# INFORMATION SUPPLIED
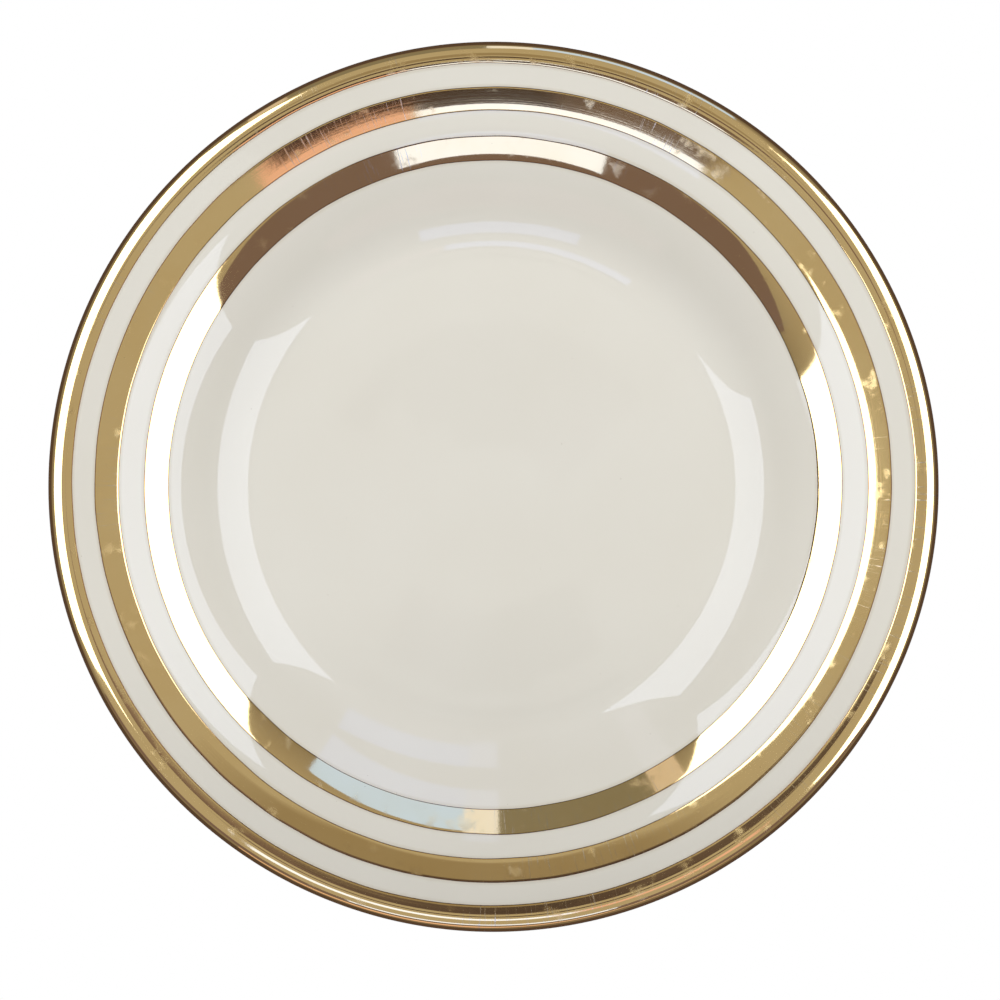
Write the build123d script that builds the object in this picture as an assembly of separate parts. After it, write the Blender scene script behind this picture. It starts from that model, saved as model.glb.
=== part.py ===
from build123d import *
import os
from math import cos, radians, sin, tan

# A round porcelain dinner plate with a flat floor, a curved well wall, a broad gently rising rim
# and a rounded lip, standing on an unglazed foot ring.  Three gold bands lie on the glaze: one at
# the top of the well wall, one halfway across the rim, and one that wraps over the lip.
#
# The plate is a body of revolution about Z.  It stands on Z = 0, with its axis through the origin.
# Each profile is drawn once in the XZ plane, as radius and height in millimetres, and revolved.

# ---- driving dimensions, in millimetres and degrees ----
plate_diameter = 267.0       # over the gilded lip
glaze_thickness = 0.20
gold_thickness = 0.22        # a gilded film, drawn thick enough to hold as a solid

floor_top = 6.70             # height of the biscuit floor of the well
base_recess = 2.50           # height of the underside inside the foot ring

wall_slope = 32.0            # slope of the well wall at its steepest
rim_slope = 8.0              # slope of the broad rim
crown_fall = 3.0             # outward fall of the lip just past its crown
lip_fall = 20.0              # outward fall of the lip further out
shoulder_fall = 50.0         # outward fall of the lip just above its edge
rim_back_slope = 8.6         # slope of the rim's underside, so that the rim thins outwards

well_corner_radius = 78.9    # where the floor and the wall lines would meet
wall_corner_radius = 100.5   # where the wall and the rim lines would meet
crown_corner_radius = 126.6  # where the rim line and the first falling line would meet
lip_corner_radius = 130.3    # where the first two falling lines would meet

verge_fillet = 32.0          # floor to wall
turn_fillet = 67.4           # wall to rim
crown_fillet = 27.0
lip_fillet = 6.0
shoulder_fillet = 2.2
edge_fillet = 1.35           # the round nose of the lip, which carries the plate's diameter

wall_thickness = 4.2         # square to the wall
lip_thickness = 4.8          # upright, under the crown of the lip, before it is rounded
back_turn_fillet = 55.0      # underside, rim to wall
foot_outer_fillet = 3.0      # underside, wall to foot
foot_inner_fillet = 3.5      # foot to the base recess
foot_edge_fillet = 0.7       # both edges of the standing face

foot_mean_radius = 77.7
foot_land = 3.6              # width of the foot at its standing face, before its edges are rounded
foot_outer_taper = 22.0      # lean of the foot's outer side from upright
foot_inner_taper = 28.0      # lean of the foot's inner side from upright
bare_foot_height = 0.80      # the glaze is wiped off the foot below this height

# Inner and outer radius of each gold band, seen from above.
inner_band = (97.5, 104.8)
middle_band = (112.1, 119.2)
rim_band_inner_radius = 125.9
rim_band_back_radius = 131.6  # how far the rim band reaches in under the lip

out_of_reach = 40.0          # size of cutting shapes past the plate


def rise(run, slope):
    """Height gained over a level run at a slope in degrees."""
    return run * tan(radians(slope))


def body_radius():
    """Radius of the biscuit body, under the glaze and the gold."""
    return plate_diameter / 2 - glaze_thickness - gold_thickness


def meeting_point(first, first_slope, second, second_slope):
    """Where two lines meet, each through a point at a slope in degrees, rising outwards."""
    first_rise, second_rise = tan(radians(first_slope)), tan(radians(second_slope))
    height_gap = second[1] - first[1] + second_rise * (first[0] - second[0])
    run = height_gap / (first_rise - second_rise)
    return first[0] + run, first[1] + first_rise * run


def crown_corner():
    """Highest corner of the upper face, where the rim turns down into the lip."""
    wall_top = floor_top + rise(wall_corner_radius - well_corner_radius, wall_slope)
    return (
        crown_corner_radius,
        wall_top + rise(crown_corner_radius - wall_corner_radius, rim_slope),
    )


def rim_back():
    """A point on the rim's underside, below the crown."""
    return crown_corner_radius, crown_corner()[1] - lip_thickness


def shoulder_tangent():
    """Where the round nose of the lip leaves the line that falls to it."""
    centre_radius = body_radius() - edge_fillet
    back_below = rim_back()[1] + rise(centre_radius - crown_corner_radius, rim_back_slope)
    centre_height = back_below + edge_fillet / cos(radians(rim_back_slope))
    return (
        centre_radius + edge_fillet * sin(radians(shoulder_fall)),
        centre_height + edge_fillet * cos(radians(shoulder_fall)),
    )


def face_corners():
    """Corners of the upper face, from the centre out, before they are rounded."""
    wall_top = floor_top + rise(wall_corner_radius - well_corner_radius, wall_slope)
    crown = crown_corner()
    lip_corner = lip_corner_radius, crown[1] - rise(lip_corner_radius - crown[0], crown_fall)
    return [
        (0, floor_top),
        (well_corner_radius, floor_top),
        (wall_corner_radius, wall_top),
        crown,
        lip_corner,
        meeting_point(lip_corner, -lip_fall, shoulder_tangent(), -shoulder_fall),
    ]


def back_corners():
    """Corners of the lip's edge and the underside, going in to the centre, before rounding."""
    # The back of the wall runs parallel to the wall, one wall thickness below it.
    wall_back = well_corner_radius, floor_top - wall_thickness / cos(radians(wall_slope))
    # The foot's sides both lean in towards its standing face.
    foot_outer = foot_mean_radius + foot_land / 2, 0
    foot_inner = foot_mean_radius - foot_land / 2, 0
    return [
        meeting_point(shoulder_tangent(), -shoulder_fall, rim_back(), rim_back_slope),
        meeting_point(rim_back(), rim_back_slope, wall_back, wall_slope),
        meeting_point(foot_outer, 90 - foot_outer_taper, wall_back, wall_slope),
        foot_outer,
        foot_inner,
        (foot_inner[0] - base_recess * tan(radians(foot_inner_taper)), base_recess),
        (0, base_recess),
    ]


def body_profile():
    """Half section of the biscuit body, as a face in the XZ plane."""
    corners = face_corners() + back_corners()
    fillets = [
        verge_fillet,
        turn_fillet,
        crown_fillet,
        lip_fillet,
        shoulder_fillet,
        edge_fillet,
        back_turn_fillet,
        foot_outer_fillet,
        foot_edge_fillet,
        foot_edge_fillet,
        foot_inner_fillet,
    ]
    with BuildSketch(Plane.XZ) as section:
        with BuildLine():
            FilletPolyline(*corners, radius=fillets)
            Line(corners[-1], corners[0])
        make_face()
    return section.sketch


def window(inner_radius, outer_radius, low, high):
    """A rectangle of the half section, between two radii and two heights."""
    with BuildSketch(Plane.XZ) as frame:
        with Locations(((inner_radius + outer_radius) / 2, (low + high) / 2)):
            Rectangle(outer_radius - inner_radius, high - low)
    return frame.sketch


def turned(profile):
    """The solid that a half section sweeps about the plate's axis."""
    return revolve(profile, axis=Axis.Z, revolution_arc=360)


def coats(body):
    """The half section grown by the glaze, and by the glaze and the gold together.

    Each is extended past the axis before it is grown, so that it has no skin along the axis.
    """
    mirrored = body + mirror(body, about=Plane.YZ)
    glazed = offset(mirrored, amount=glaze_thickness, kind=Kind.ARC)
    gilded = offset(mirrored, amount=glaze_thickness + gold_thickness, kind=Kind.ARC)
    right_half = window(0, plate_diameter, -out_of_reach, out_of_reach)
    return glazed & right_half, gilded & right_half


def on_face(skin, inner_radius, outer_radius):
    """The part of a skin that lies on the upper face between two radii."""
    between = skin & window(inner_radius, outer_radius, -out_of_reach, out_of_reach)
    return between.faces().sort_by(Axis.Z)[-1]


def main():
    body = body_profile()
    glazed, gilded = coats(body)
    edge_height = back_corners()[0][1]

    # The glaze covers everything but the foot's standing face, so it is two separate coats.
    above_foot = window(0, plate_diameter, bare_foot_height, out_of_reach)
    within_foot = window(0, foot_mean_radius, -out_of_reach, base_recess + wall_thickness / 2)
    glaze = (glazed - body) & above_foot
    base_glaze = glaze & within_foot
    face_glaze = glaze - within_foot

    # Gold lies on the glaze of the upper face, and the outermost band wraps round the edge.
    gold = gilded - glazed
    over_lip = window(rim_band_inner_radius, plate_diameter, edge_height, out_of_reach)
    under_lip = window(rim_band_back_radius, plate_diameter, -out_of_reach, edge_height)
    nodes = {
        "porcelain_body": body,
        "face_glaze": face_glaze,
        "base_glaze": base_glaze,
        "inner_gold_band": on_face(gold, *inner_band),
        "middle_gold_band": on_face(gold, *middle_band),
        "rim_gold_band": gold & (over_lip + under_lip),
    }
    os.makedirs("parts", exist_ok=True)
    for name, profile in nodes.items():
        solid = turned(profile)
        solid.label = name
        export_step(solid, f"parts/{name}.step")


main()
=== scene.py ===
from math import atan2, ceil, cos, hypot, pi, radians, sin, sqrt, tan
import bpy
import bmesh
from mathutils import Matrix, Vector, noise


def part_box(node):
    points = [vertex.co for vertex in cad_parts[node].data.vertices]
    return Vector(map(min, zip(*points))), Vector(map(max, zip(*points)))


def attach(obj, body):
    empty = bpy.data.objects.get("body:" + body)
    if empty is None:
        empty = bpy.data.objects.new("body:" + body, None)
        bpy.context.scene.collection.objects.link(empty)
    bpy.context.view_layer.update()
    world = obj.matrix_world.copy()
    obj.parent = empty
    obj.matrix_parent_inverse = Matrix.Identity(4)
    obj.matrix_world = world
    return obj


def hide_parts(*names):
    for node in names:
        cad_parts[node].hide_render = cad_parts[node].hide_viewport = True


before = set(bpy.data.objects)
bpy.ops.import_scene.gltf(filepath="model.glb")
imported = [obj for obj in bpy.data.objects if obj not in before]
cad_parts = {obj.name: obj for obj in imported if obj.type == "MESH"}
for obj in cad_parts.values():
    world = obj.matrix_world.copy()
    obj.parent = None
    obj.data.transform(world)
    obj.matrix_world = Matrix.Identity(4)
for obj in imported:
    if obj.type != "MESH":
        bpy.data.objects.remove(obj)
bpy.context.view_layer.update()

mm = 0.001
turnSteps = 480  # facets round the plate
doublings = 4  # a short spin, copied round this many times over, takes far less time than one long spin

plate = {  # the plate's section in millimetres and degrees, from the axis out
    "glaze": 0.20,
    "floorTop": 6.70,
    "baseRecess": 2.50,
    "wallSlope": 32.0,
    "rimSlope": 8.0,
    "crownFall": 3.0,
    "lipFall": 20.0,
    "shoulderFall": 50.0,
    "backSlope": 8.6,
    "wellCorner": 78.9,
    "wallCorner": 100.5,
    "crownCorner": 128.9,
    "lipCorner": 131.3,
    "faceFillets": (32.0, 67.4, 12.0, 3.0, 0.6),
    "noseFillet": 2.0,
    "backFillets": (55.0, 3.0, 0.7, 0.7, 3.5),
    "wall": 4.2,
    "lip": 4.8,
    "footRadius": 77.7,
    "footLand": 3.6,
    "footOuterLean": 22.0,
    "footInnerLean": 28.0,
    "footBare": 0.80,
    "kilnWarp": 0.10,  # how far the rim rises and dips round the plate
    "warpStart": 80.0,
    "warpWaves": ((2, 0.6, 0.7), (3, 0.4, 2.1)),  # waves round the plate, share of the warp, and start
}
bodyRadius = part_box("porcelain_body")[1].x / mm


def slopeRise(run, slope):
    return run * tan(radians(slope))


def meetingPoint(first, firstSlope, second, secondSlope):  # of two lines, each a point and a slope
    firstRise, secondRise = tan(radians(firstSlope)), tan(radians(secondSlope))
    run = (second[1] - first[1] + secondRise * (first[0] - second[0])) / (firstRise - secondRise)
    return first[0] + run, first[1] + firstRise * run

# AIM
Print exactly the run of lines that starts at the line with "# Gold lies" and ends at the line with "doublings = 4". Leave out every other line.

# TASK RESULT
    # Gold lies on the glaze of the upper face, and the outermost band wraps round the edge.
    gold = gilded - glazed
    over_lip = window(rim_band_inner_radius, plate_diameter, edge_height, out_of_reach)
    under_lip = window(rim_band_back_radius, plate_diameter, -out_of_reach, edge_height)
    nodes = {
        "porcelain_body": body,
        "face_glaze": face_glaze,
        "base_glaze": base_glaze,
        "inner_gold_band": on_face(gold, *inner_band),
        "middle_gold_band": on_face(gold, *middle_band),
        "rim_gold_band": gold & (over_lip + under_lip),
    }
    os.makedirs("parts", exist_ok=True)
    for name, profile in nodes.items():
        solid = turned(profile)
        solid.label = name
        export_step(solid, f"parts/{name}.step")


main()
=== scene.py ===
from math import atan2, ceil, cos, hypot, pi, radians, sin, sqrt, tan
import bpy
import bmesh
from mathutils import Matrix, Vector, noise


def part_box(node):
    points = [vertex.co for vertex in cad_parts[node].data.vertices]
    return Vector(map(min, zip(*points))), Vector(map(max, zip(*points)))


def attach(obj, body):
    empty = bpy.data.objects.get("body:" + body)
    if empty is None:
        empty = bpy.data.objects.new("body:" + body, None)
        bpy.context.scene.collection.objects.link(empty)
    bpy.context.view_layer.update()
    world = obj.matrix_world.copy()
    obj.parent = empty
    obj.matrix_parent_inverse = Matrix.Identity(4)
    obj.matrix_world = world
    return obj


def hide_parts(*names):
    for node in names:
        cad_parts[node].hide_render = cad_parts[node].hide_viewport = True


before = set(bpy.data.objects)
bpy.ops.import_scene.gltf(filepath="model.glb")
imported = [obj for obj in bpy.data.objects if obj not in before]
cad_parts = {obj.name: obj for obj in imported if obj.type == "MESH"}
for obj in cad_parts.values():
    world = obj.matrix_world.copy()
    obj.parent = None
    obj.data.transform(world)
    obj.matrix_world = Matrix.Identity(4)
for obj in imported:
    if obj.type != "MESH":
        bpy.data.objects.remove(obj)
bpy.context.view_layer.update()

mm = 0.001
turnSteps = 480  # facets round the plate
doublings = 4  # a short spin, copied round this many times over, takes far less time than one long spin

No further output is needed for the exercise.